Sadewasser also does presentations at schools, and is appreciative of SODA for aiding those efforts.

“I can go to every school and talk until I’m blue in the face,” he said, “but if you don’t have peers to pressure you in a positive way, I mean nothing.”

The SODA members believe more could be done.

Guyer would like retailers to better identify people who are frequently buying larger quantities of vaping products. 

“Maybe they should see a pattern, that this person is obviously buying [for underage users],” she explained.

“At a state level, I would like to see the possibility of increasing the legal age of purchasing such items from 18 to 21,” Gillitzer shared. “I think this could have an impact on the older providers.”

Schoulte advocated for a cap on the amount of vaping materials you can purchase at one time, much like the sale of suphedrine was limited when methamphetamine use exploded.

In November, after public pressure, JUUL scaled back its social media reach and announced it would discontinue selling flavored pods in stores. However, those items will still be available on their website to those who are 21 or older.

“But there’s always a way around to cheat the system,” Trappe confided.

He said the key is educating parents.

“There are parents out there who will probably buy JUUL pods for their kids because they don’t know the whole story, or maybe they smoke cigarettes themselves and they think, ‘it never harmed me,’” Trappe continued. But mostly, “parents are gullible. I think they trust their kids way too much.”

Gillitzer admitted, sometimes, preaching to students and laying out the facts just doesn’t work. It’s ultimately the individual’s decision whether or not to engage in the behavior. And it’s their decision whether they want to quit once they’ve started.

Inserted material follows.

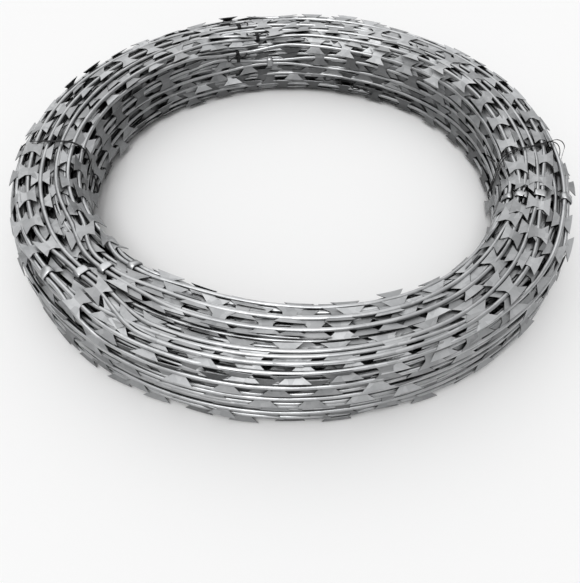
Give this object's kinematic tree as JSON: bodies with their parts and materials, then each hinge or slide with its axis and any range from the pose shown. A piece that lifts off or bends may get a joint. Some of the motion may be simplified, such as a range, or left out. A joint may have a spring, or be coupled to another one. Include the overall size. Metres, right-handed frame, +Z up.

“As adults, where we’re trying to prevent it and combat it and have consequences for it, we realize it’s highly addictive,” explained SODA adviser Jackie McGeough. “So we need to reach out to those who are addicted and help them. “

“Offer more rehabilitation rather than ‘just say no,’” Guyer commented. “Put up more posters for Iowa Quit Line and offer them a space where they can talk about it.”